> **WORK TO DO**:
What follows is a listing; restate every line of it word for word.

> **MATERIAL**:
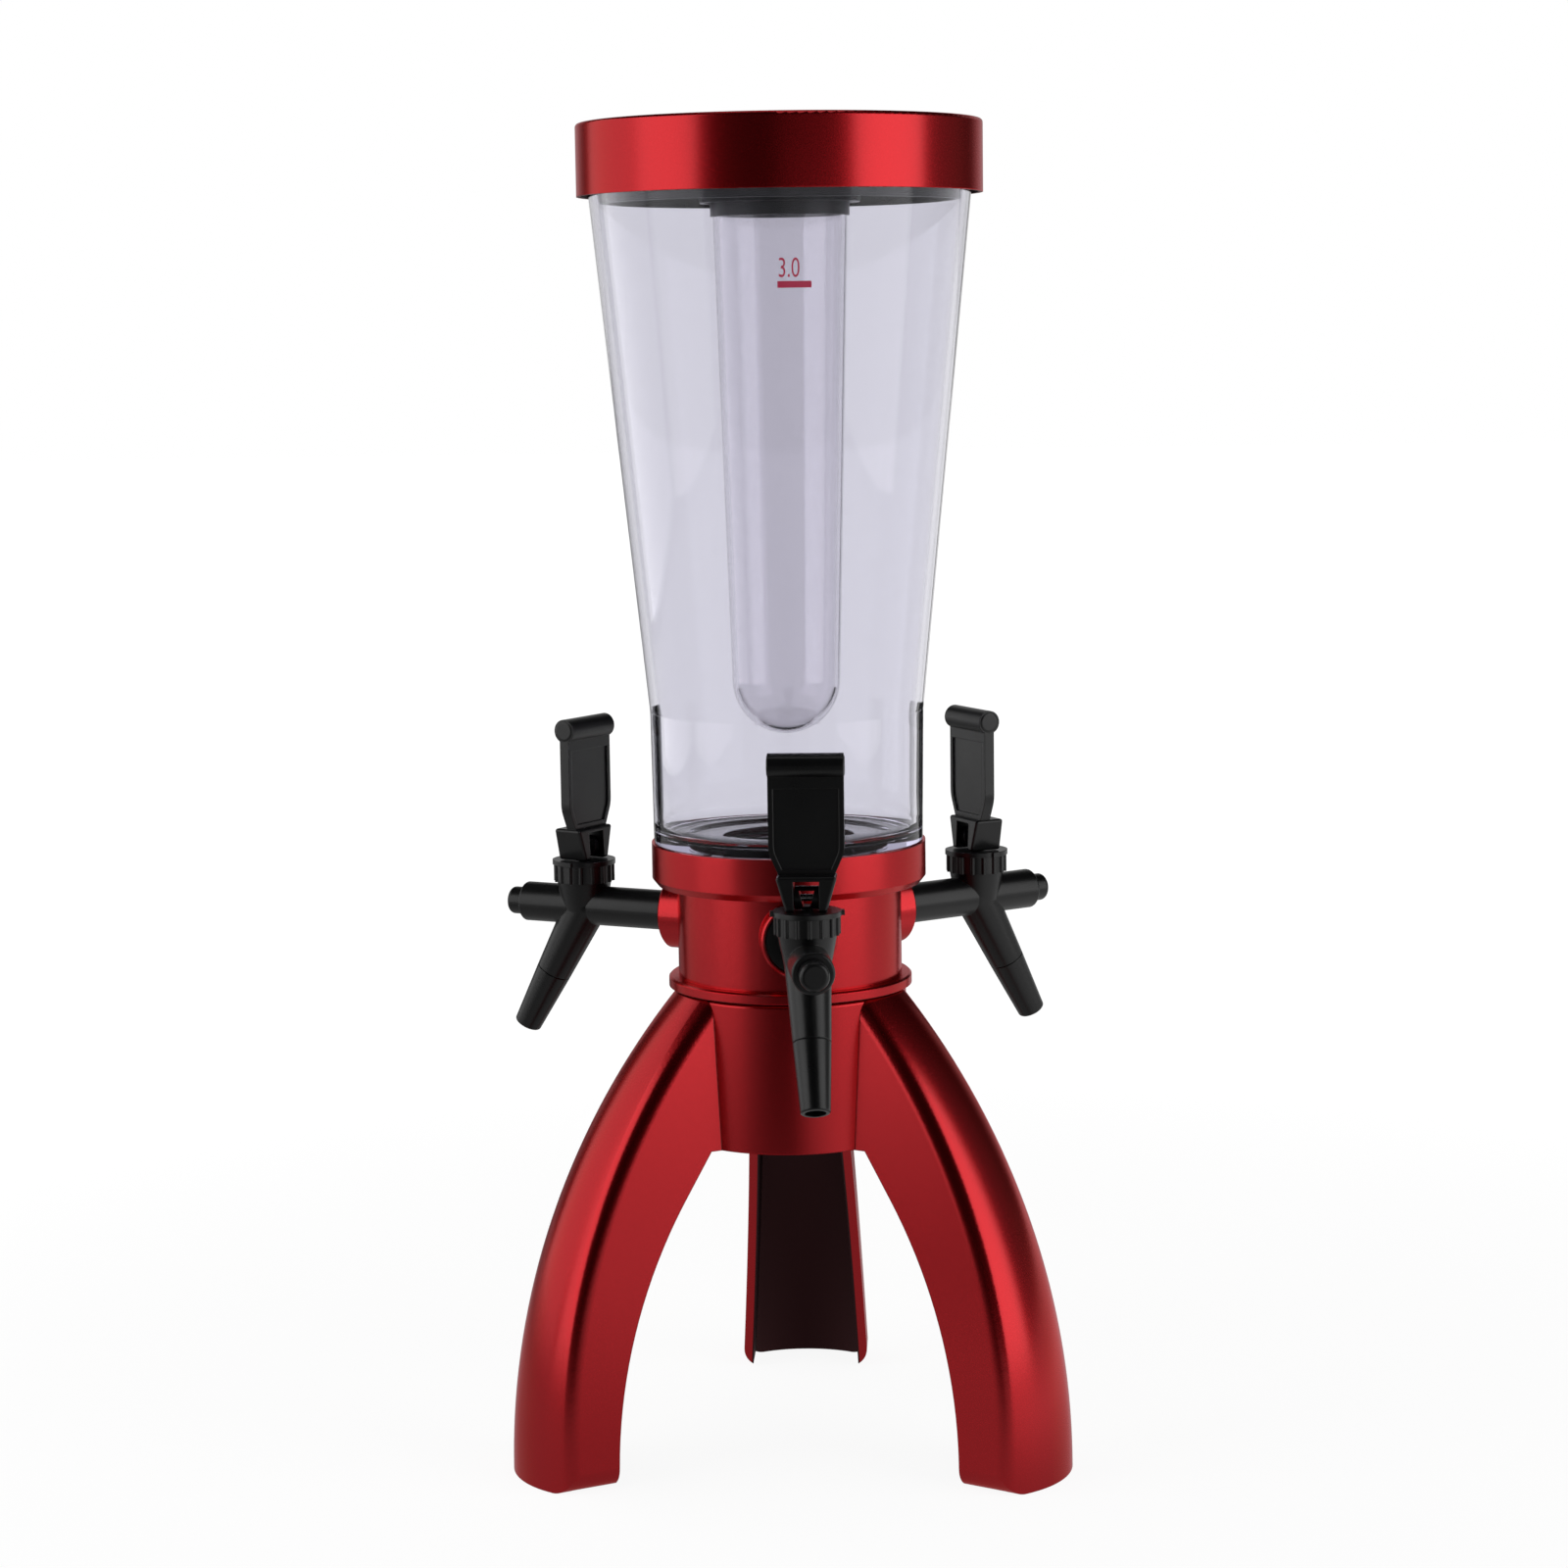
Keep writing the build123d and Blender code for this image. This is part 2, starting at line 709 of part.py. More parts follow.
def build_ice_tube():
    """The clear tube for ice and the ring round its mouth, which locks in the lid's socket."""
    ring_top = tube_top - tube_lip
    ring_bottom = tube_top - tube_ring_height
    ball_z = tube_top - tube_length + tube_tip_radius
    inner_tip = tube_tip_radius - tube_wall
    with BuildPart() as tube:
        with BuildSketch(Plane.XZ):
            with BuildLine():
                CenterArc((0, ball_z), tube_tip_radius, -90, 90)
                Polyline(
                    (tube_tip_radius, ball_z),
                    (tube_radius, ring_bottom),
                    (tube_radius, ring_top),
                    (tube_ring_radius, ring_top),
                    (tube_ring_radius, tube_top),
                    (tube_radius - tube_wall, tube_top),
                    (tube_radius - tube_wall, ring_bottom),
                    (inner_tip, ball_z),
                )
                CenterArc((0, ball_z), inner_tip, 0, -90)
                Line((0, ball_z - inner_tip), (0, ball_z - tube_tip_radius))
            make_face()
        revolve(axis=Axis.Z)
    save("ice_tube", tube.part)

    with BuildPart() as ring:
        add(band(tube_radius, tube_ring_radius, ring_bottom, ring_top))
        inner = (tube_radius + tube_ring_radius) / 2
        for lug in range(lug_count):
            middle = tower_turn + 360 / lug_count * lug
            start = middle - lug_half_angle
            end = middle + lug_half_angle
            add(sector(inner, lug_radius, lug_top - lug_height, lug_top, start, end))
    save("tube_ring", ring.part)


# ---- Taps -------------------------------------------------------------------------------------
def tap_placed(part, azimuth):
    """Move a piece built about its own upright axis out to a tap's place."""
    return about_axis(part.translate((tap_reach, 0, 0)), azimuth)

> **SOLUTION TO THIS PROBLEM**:
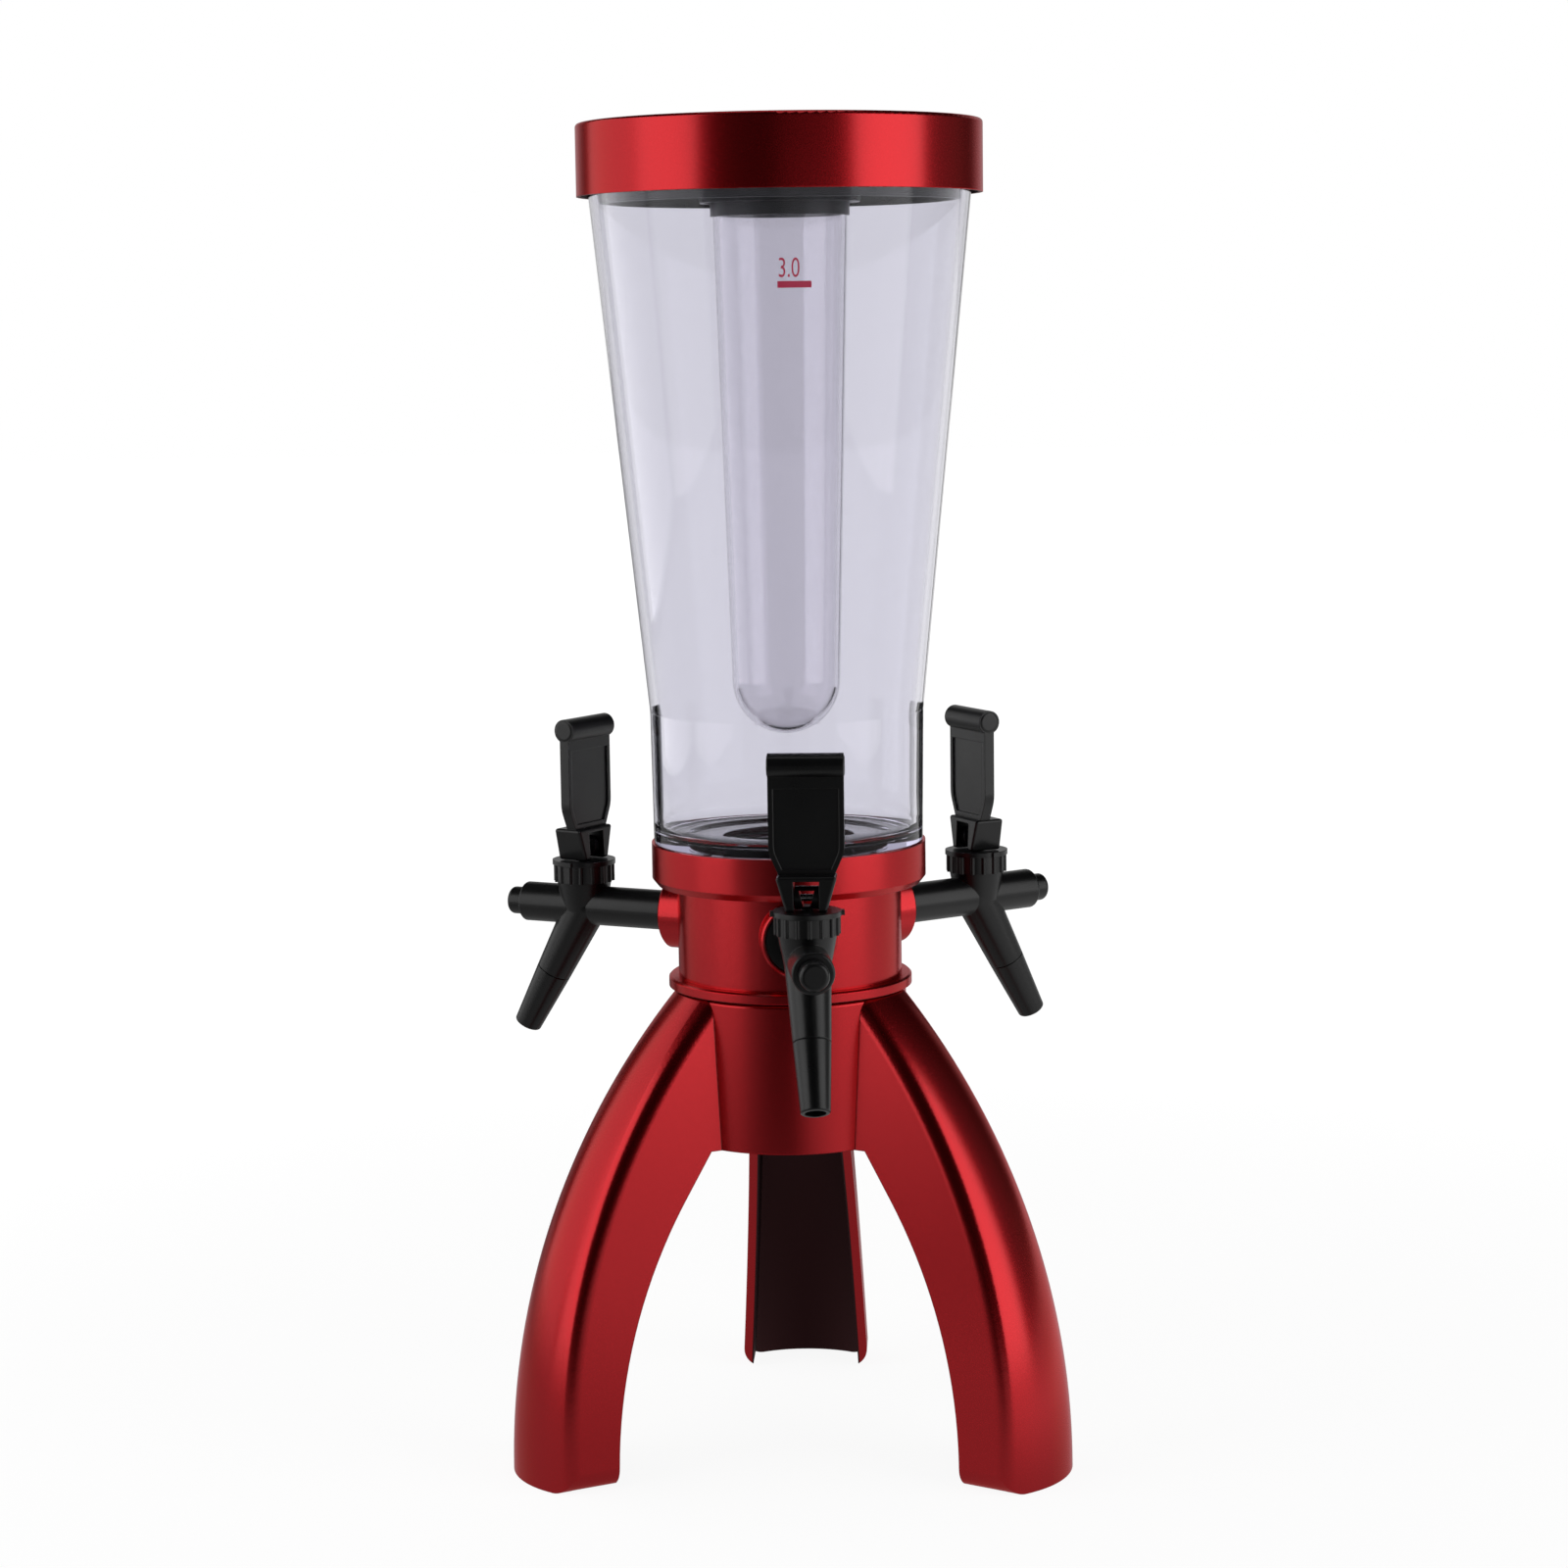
Keep writing the build123d and Blender code for this image. This is part 2, starting at line 709 of part.py. More parts follow.
def build_ice_tube():
    """The clear tube for ice and the ring round its mouth, which locks in the lid's socket."""
    ring_top = tube_top - tube_lip
    ring_bottom = tube_top - tube_ring_height
    ball_z = tube_top - tube_length + tube_tip_radius
    inner_tip = tube_tip_radius - tube_wall
    with BuildPart() as tube:
        with BuildSketch(Plane.XZ):
            with BuildLine():
                CenterArc((0, ball_z), tube_tip_radius, -90, 90)
                Polyline(
                    (tube_tip_radius, ball_z),
                    (tube_radius, ring_bottom),
                    (tube_radius, ring_top),
                    (tube_ring_radius, ring_top),
                    (tube_ring_radius, tube_top),
                    (tube_radius - tube_wall, tube_top),
                    (tube_radius - tube_wall, ring_bottom),
                    (inner_tip, ball_z),
                )
                CenterArc((0, ball_z), inner_tip, 0, -90)
                Line((0, ball_z - inner_tip), (0, ball_z - tube_tip_radius))
            make_face()
        revolve(axis=Axis.Z)
    save("ice_tube", tube.part)

    with BuildPart() as ring:
        add(band(tube_radius, tube_ring_radius, ring_bottom, ring_top))
        inner = (tube_radius + tube_ring_radius) / 2
        for lug in range(lug_count):
            middle = tower_turn + 360 / lug_count * lug
            start = middle - lug_half_angle
            end = middle + lug_half_angle
            add(sector(inner, lug_radius, lug_top - lug_height, lug_top, start, end))
    save("tube_ring", ring.part)


# ---- Taps -------------------------------------------------------------------------------------
def tap_placed(part, azimuth):
    """Move a piece built about its own upright axis out to a tap's place."""
    return about_axis(part.translate((tap_reach, 0, 0)), azimuth)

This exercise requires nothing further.